The bottom line numbers look very good, at least compared to what many expected. Net profit fell 3% to $887 million ($1.54/share) from $916 million ($1.57/share) a year ago. Revenue rose to $4.31 billion from $4.18 billion. Wall Street analysts had predicted Lehman would file $1.47/share on $4.23 billion in revenue, which means that Lehman performed better than expected. "Better than expected" are magic words for investors, and Lehman immediately jumped in futures.
The bulls are now running. And we hate to ruin the china shop party, but it looks to us like some financial engineering and unsustainable growth went into those numbers. We can't really make heads or tails of the tax accounting, for starters. But when we looked between the pre-tax and post-tax numbers, tt looks like they are recording something like $70 million in tax savings from second-quarter to third-quarter, which might be due to writing down the valuation of leveraged loan commitments and mortgage positions. Did someone call the guys in the tax department and ask them to find a way to tack an extra dime onto earnings per share?
How about those additional revenues from investment banking?

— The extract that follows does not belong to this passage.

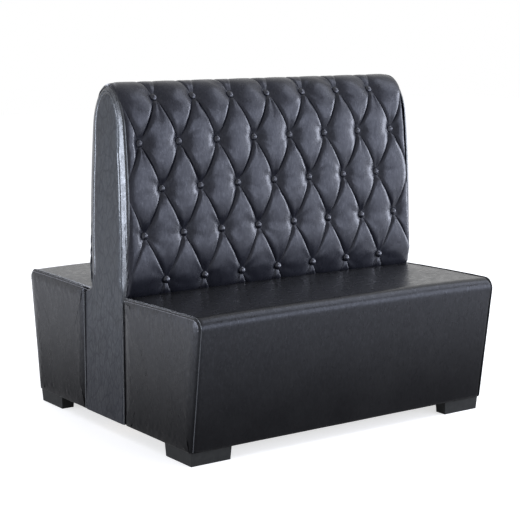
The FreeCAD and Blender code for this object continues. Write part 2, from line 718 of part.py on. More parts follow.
# The padded back. Its creases lie on an outline from the top middle down to the seat. The tufts
# swell out from it, and every layer under the cover follows it at an inset.
CREASE_SHARES = ((0, 1), (0.336, 0.9785), (0.533, 0.923), (0.634, 0.834), (0.698, 0.744),
                 (0.808, 0.519), (0.911, 0.292), (0.971, 0.147), (1, 0))
END_SHARES = ((0, 1), (0.2, 0.994), (0.385, 0.972), (0.677, 0.895), (0.808, 0.817),
              (0.927, 0.585), (0.988, 0.345), (0.992, 0.18), (0.892, 0))
TUFT_SHARES = (0.95, 1.0, 1.1, 1.05, 0.85, 0.5, 0.3)
BUTTON_ROWS = (1, 2, 3, 4, 5)
EDGE_SHARE = 0.85
SECTIONS = 5


def layer_edges(shares, depth, low, high, inset, across=0, start_depth=0):
    """Arcs of an outline at an inset, from the top middle down."""
    points = [Vector(across, -wide * depth, low + tall * (high - low)) for wide, tall in shares]
    moved = []
    for index, point in enumerate(points):
        before = points[max(index - 1, 0)]
        after = points[min(index + 1, len(points) - 1)]
        outward = (after - before).cross(Vector(1, 0, 0)).normalize()
        if index == 0:
            outward = Z_AXIS
        if index == len(points) - 1:
            outward = Vector(0, -1, 0)
        moved.append(point - outward * inset)
    moved[0].y = -start_depth
    return [Part.Arc(*moved[start:start + 3]).toShape() for start in range(0, len(moved) - 1, 2)]


def crease_edges(inset):
    """The outline of the creases at an inset."""
    return layer_edges(CREASE_SHARES, mm["crease_depth"] / 2, mm["back_bottom"],
                       mm["back_height"], inset, start_depth=mm["fit_gap"] / 2)


def layer(outer, inner):
    """A padded layer of the back between two insets, along the whole tufted width."""
    far = crease_edges(outer)
    near = crease_edges(inner)
    far_top, far_foot = ends_of(far)
    near_top, near_foot = ends_of(near)
    edges = far + near + [line(far_foot, near_foot), line(near_top, far_top)]
    face = Part.Face(Part.Wire(Part.__sortEdges__(edges)))
    half = tuft_half() - mm["fit_gap"]
    face.translate(Vector(-half, 0, 0))
    return face.extrude(Vector(2 * half, 0, 0))


def spot(distance):
    """Point and outward direction on the crease outline, at a distance from the top middle."""
    for edge in crease_edges(0):
        if distance <= edge.Length:
            break
        distance -= edge.Length
    parameter = edge.getParameterByLength(min(max(distance, 0), edge.Length))
    outward = edge.tangentAt(parameter).cross(Vector(1, 0, 0)).normalize()
    return edge.valueAt(parameter), outward


def outline_length():
    """Length of the crease outline from the top middle to the seat."""
    return sum(edge.Length for edge in crease_edges(0))


def row_distance(row):
    """Distance of a row of buttons from the top middle. Rows 0 and 6 lie beyond the cover."""
    return mm["first_row"] + (row - 1) * mm["row_pitch"]


def columns(row):
    """Places of the buttons of a row along the booth, in pitches: one more in even rows."""
    count = int(2 * tuft_half() // mm["tuft_pitch"]) + 1 - row % 2
    return [index - (count - 1) / 2 for index in range(count)]


def crease_feet(row, fall):
    """Places of the creases across the booth, at a share of the way from a row to the next one.

    Each button of a row sends two creases to the next row, and they run straight. The next row's
    end buttons send theirs out to the seam, where a crease is clamped just inside the cover.
    """
    away = mm["crease_width"] / 2 + (mm["tuft_pitch"] / 2 - mm["crease_width"]) * fall
    edge = tuft_half() - mm["fit_gap"] - mm["crease_width"]
    starts = columns(row)
    if len(columns(row + 1)) > len(starts):
        starts = [starts[0] - 1] + starts + [starts[-1] + 1]
    feet = []
    for start in starts:
        for way in (-1, 1):
            foot_x = start * mm["tuft_pitch"] + way * away
            beyond = abs(start * mm["tuft_pitch"]) > edge and way * start > 0
            if not beyond:
                feet.append(min(max(foot_x, -edge), edge))
    return feet


def crease_rise(foot_x, rise):
    """Height of a crease: none between the buttons, and rising from the last one to the seam."""
    last = (len(columns(0)) - 1) / 2 * mm["tuft_pitch"]
    edge = tuft_half()
    return EDGE_SHARE * rise * max(0, abs(foot_x) - last) / (edge - last)


def tuft_section(row, fall):
    """Closed outline across all tufts, at a share of the way from a row to the next one."""
    base, outward = spot(row_distance(row) + fall * mm["row_pitch"])
    rise = mm["tuft_rise"] * (TUFT_SHARES[row] * (1 - fall) + TUFT_SHARES[row + 1] * fall)
    edge = tuft_half() - mm["fit_gap"]
    feet = [(foot_x, crease_rise(foot_x, rise)) for foot_x in
            [-edge] + crease_feet(row, fall) + [edge]]

    def raised(across, height):
        return Vector(across, base.y, base.z) + outward * height

    edges = []
    for (left, left_rise), (right, right_rise) in zip(feet, feet[1:]):
        wide = (right - left) / mm["tuft_pitch"]
        mean = (left_rise + right_rise) / 2
        crown = mean + (rise - mean) * wide * (2 - wide)
        edges.append(Part.Arc(raised(left, left_rise), raised((left + right) / 2, crown),
                              raised(right, right_rise)).toShape())
    sunk = -mm["tuft_backing"]
    corners = [raised(*feet[-1]), raised(edge, sunk), raised(-edge, sunk), raised(*feet[0])]
    edges += [line(begin, end) for begin, end in zip(corners, corners[1:])]
    return Part.Wire(edges)


def tufted_cover():
    """Stuffed cover: one loft through the tufts from each row of creases to the next."""
    bands = []
    total = outline_length()
    for row in range(len(TUFT_SHARES) - 1):
        first = max(0, -row_distance(row) / mm["row_pitch"])
        last = min(1, (total - row_distance(row)) / mm["row_pitch"])
        wires = [tuft_section(row, first + (last - first) * step / (SECTIONS - 1))
                 for step in range(SECTIONS)]
        bands.append(Part.makeLoft(wires, True, False))
    return bands[0].fuse(bands[1:])


def button_spots():
    """Place across, point and outward direction of each button."""
    spots = []
    for row in BUTTON_ROWS:
        base, outward = spot(row_distance(row))
        for place_share in columns(row):
            across = place_share * mm["tuft_pitch"]
            spots.append((Vector(across, base.y, base.z), outward))
    return spots


def at_buttons(shape_at):
    """One solid for each button, gathered."""
    return Part.makeCompound([shape_at(point, outward) for point, outward in button_spots()])


def button(point, outward):
    """A domed covered button that sits in its dimple."""
    half = mm["button_width"] / 2
    rim = mm["button_rim"]
    crest = rim + mm["button_dome"]
    ball = (half ** 2 + mm["button_dome"] ** 2) / (2 * mm["button_dome"])
    between = Vector(half / 2, 0, crest - ball + math.sqrt(ball ** 2 - half ** 2 / 4))
    foot = Vector(0, 0, 0)
    outline = Part.Wire([line(foot, Vector(half, 0, 0)), line(Vector(half, 0, 0),
                                                             Vector(half, 0, rim)),
                         Part.Arc(Vector(half, 0, rim), between,
                                  Vector(0, 0, crest)).toShape(),
                         line(Vector(0, 0, crest), foot)])
    solid = Part.Face(outline).revolve(foot, Z_AXIS, 360)
    solid.Placement = Placement(point + outward * mm["fit_gap"], Rotation(Z_AXIS, outward))
    return solid


def well(point, outward):
    """The dimple round a button."""
    return Part.makeCylinder(mm["button_width"] / 2 + mm["fit_gap"], 2 * mm["tuft_rise"],
                             point, outward)


def twine_depth():
    """Depth of the end of the button twine under the creases."""
    return (mm["tuft_backing"] + mm["back_foam"] + mm["facing"] + 2 * mm["fit_gap"]
            + mm["twine_tail"])


def twine(point, outward):
    """Twine from a button through the padding to the back of the facing."""
    return Part.makeCylinder(mm["twine"] / 2, twine_depth() + mm["fit_gap"],
                             point + outward * mm["fit_gap"], -outward)


def twine_drill(point, outward):
    """The hole that the twine passes through."""
    return Part.makeCylinder(mm["twine"] / 2 + mm["fit_gap"], twine_depth() + mm["tuft_rise"],
                             point + outward * mm["tuft_rise"], -outward)


def padded_back():
    """Facing, foam, buttoned cover and buttons on both sides of the back."""
    drills = at_buttons(twine_drill)
    inset = mm["tuft_backing"] + mm["fit_gap"]
    under = inset + mm["back_foam"] + mm["fit_gap"]
    shapes = {"tufted_cover": tufted_cover().cut([at_buttons(well), drills]),
              "back_foam": layer(inset, inset + mm["back_foam"]).cut(drills),
              "back_facing": layer(under, under + mm["facing"]).cut(drills),
              "buttons": at_buttons(button)}
    for label, shape in shapes.items():
        for side in (FRONT, REAR):
            form(f"{label}_{side}", shape, side)


def button_twine():
    """The twine of all buttons on both sides."""
    front = at_buttons(twine)
    rear = front.copy()
    rear.Placement = Placement(Vector(), Rotation(Z_AXIS, HALF_TURN))
    form("button_twine", Part.makeCompound(front.Solids + rear.Solids))


# End panels of the back. Each is one dished cover from the top to the base, over its padding.
def end_panel(inset, rim_gap):
    """An end panel's solid at an inset under its face, from its open side to its leaning face."""
    rim = tuft_half() + rim_gap
    face = mm["overall_width"] / 2
    bottom = mm["foot_height"] + inset
    low = mm["back_bottom"] + inset
    neck = mm["back_bottom"] - inset
    front = layer_edges(END_SHARES, mm["back_thickness"] / 2, low, mm["end_top"], inset, rim)
    foot = ends_of(front)[1]
    strip = mm["near_seam"] - mm["seam_gap"] / 2 - inset
    ledge = [line(foot, at(rim, strip, low)), line(at(rim, strip, low), at(rim, strip, bottom))]
    flank = front[1:] + ledge
    rear_flank = [edge.mirror(Vector(), Vector(0, 1, 0)) for edge in flank]
    top, turn = ends_of(front[:1])
    crown = Part.Arc(turn, top, Vector(turn.x, -turn.y, turn.z)).toShape()
    base = line(at(rim, strip, bottom), at(rim, -strip, bottom))
    across = Vector(face - inset - rim, 0, 0)
    outline = Part.Wire(Part.__sortEdges__([crown, base] + flank + rear_flank))
    trunk = Part.Face(outline).extrude(across)
    far = mm["far_seam"] - mm["seam_gap"] / 2 - inset
    corners = [at(rim, 0, bottom), at(rim, -far, bottom),
               at(rim, -far, mm["gable_shoulder"] - inset), at(rim, foot.y, neck),
               at(rim, 0, neck)]
    wing = Part.Face(Part.makePolygon(corners + corners[:1])).extrude(across)
    panel = trunk.fuse(wing).removeSplitter()
    rim_edges = [edge for edge in panel.Edges
                 if all(vertex.X > face - inset - mm["fit_gap"] for vertex in edge.Vertexes)]
    panel = panel.makeFillet(mm["panel_rounding"] - inset, rim_edges)
    lean = math.degrees(math.atan(mm["end_lean"] / (mm["end_top"] - mm["foot_height"])))
    panel.rotate(Vector(face, 0, mm["foot_height"]), Vector(0, 1, 0), -lean)
    over = mm["overall_width"]
    inner = Part.makeBox(over, 2 * over, 2 * over, Vector(rim - over, -over, 0))
    shelf = face - mm["end_padding"] + rim_gap
    under = Part.makeBox(over, over, low, Vector(shelf - over, strip, 0))
    return panel.cut([inner, under]).Solids[0]


def back_ends():
    """Dished end covers of the back and the padding that fills them."""
    skin = mm["leather"]
    cover = end_panel(0, 0).cut(end_panel(skin, -skin))
    filling = end_panel(skin + mm["fit_gap"], mm["fit_gap"])
    for hand, mirrored in (("left", True), ("right", False)):
        form(f"back_end_cover_{hand}", to_left(cover) if mirrored else cover)
        form(f"back_end_padding_{hand}", to_left(filling) if mirrored else filling)


def build():
    """Make every sub-part."""
    for side, seam_name in ((FRONT, "near_seam"), (REAR, "far_seam")):
        seat_frame(side)
        suspension(side)
        seat_cushion(side)
        seat_ends(side, seam_name)
        dust_cover(side)
    padded_back()
    spring_clips()
    for name, angle in CORNERS:
        foot(name, angle)
    corner_blocks()
    foot_screws()
    coach_screws()
    for hand in ("left", "right"):
        gable(hand)
    back_frame()
    button_twine()
    back_ends()


def check():
    """Stop if any object failed or any sub-part is not a sound solid."""
    doc.recompute()
    for piece in doc.Objects:
        if "Invalid" in piece.State or "Error" in piece.State:
            raise RuntimeError(f"{piece.Label} failed: {piece.State}")
    for piece in nodes:
        shape = piece.Shape
        if shape.isNull() or not shape.isValid() or not shape.Solids or shape.Volume <= 0:
            raise RuntimeError(f"{piece.Label} is not a sound solid")


build()
check()
os.makedirs("parts", exist_ok=True)
for piece in nodes:
    piece.Shape.exportStep(f"parts/{piece.Label}.step")
print(len(nodes), "sub-parts")
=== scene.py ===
"""Looks of the double-sided booth seat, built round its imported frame. Lengths are metres.

X runs along the seats, Z is up and the front seat faces -Y. The rear seat is the front one after
half a turn about Z.
"""
import json
import math

import bmesh
import bpy
import numpy as np
from mathutils import Matrix, Vector, noise

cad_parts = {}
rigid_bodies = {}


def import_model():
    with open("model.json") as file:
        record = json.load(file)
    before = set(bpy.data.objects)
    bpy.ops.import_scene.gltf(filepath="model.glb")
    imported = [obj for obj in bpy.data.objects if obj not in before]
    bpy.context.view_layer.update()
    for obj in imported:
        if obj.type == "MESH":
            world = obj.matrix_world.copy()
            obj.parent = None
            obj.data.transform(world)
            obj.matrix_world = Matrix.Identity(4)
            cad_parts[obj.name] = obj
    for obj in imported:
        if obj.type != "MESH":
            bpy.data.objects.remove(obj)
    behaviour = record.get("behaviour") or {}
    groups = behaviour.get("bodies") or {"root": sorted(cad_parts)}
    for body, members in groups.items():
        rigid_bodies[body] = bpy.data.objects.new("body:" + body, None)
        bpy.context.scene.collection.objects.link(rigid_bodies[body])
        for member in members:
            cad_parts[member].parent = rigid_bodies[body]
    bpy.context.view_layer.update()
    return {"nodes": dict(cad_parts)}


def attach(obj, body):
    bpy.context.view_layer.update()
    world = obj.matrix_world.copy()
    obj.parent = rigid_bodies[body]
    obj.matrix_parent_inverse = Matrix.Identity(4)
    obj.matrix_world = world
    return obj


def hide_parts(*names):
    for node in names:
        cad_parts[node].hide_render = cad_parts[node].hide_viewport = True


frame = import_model()
MM = 0.001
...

If you think that's sustainable, you might want to come take a walk with me to lower Manhattan. I've got a bridge to Brooklyn Heights I'm looking to unload.
More importantly, Lehman says it recorded "substantial valuation reductions" on some fixed income assets but we're basically supposed to trust that they've marked these things correctly. Because, you know, Wall Street banks have done such a great job at valuing fixed income assets recently. Why would anyone get suspicious of their valuation models now? To put it differently, many expected that the credit crunch would cost Lehman more than $700 million. We're still not confident it hasn't.
We know that we're fighting the numbers here. Sorry for being so churlish. We were up till 4 am with insomnia last night. Which always makes us feel bitter. If you're going to be up to 4 am on a Monday night it should involve whiskey, women and at least a little bit of crime.
So we'll let Dick Fuld have the last word. He sounds like he had a better night's sleep than we did.
“Despite challenging conditions in the markets, our results once again demonstrate the diversity and financial strength of the Lehman Brothers franchise, as well as our ability to perform across cycles,” Lehman chairman Richard S. Fuld said in a statement.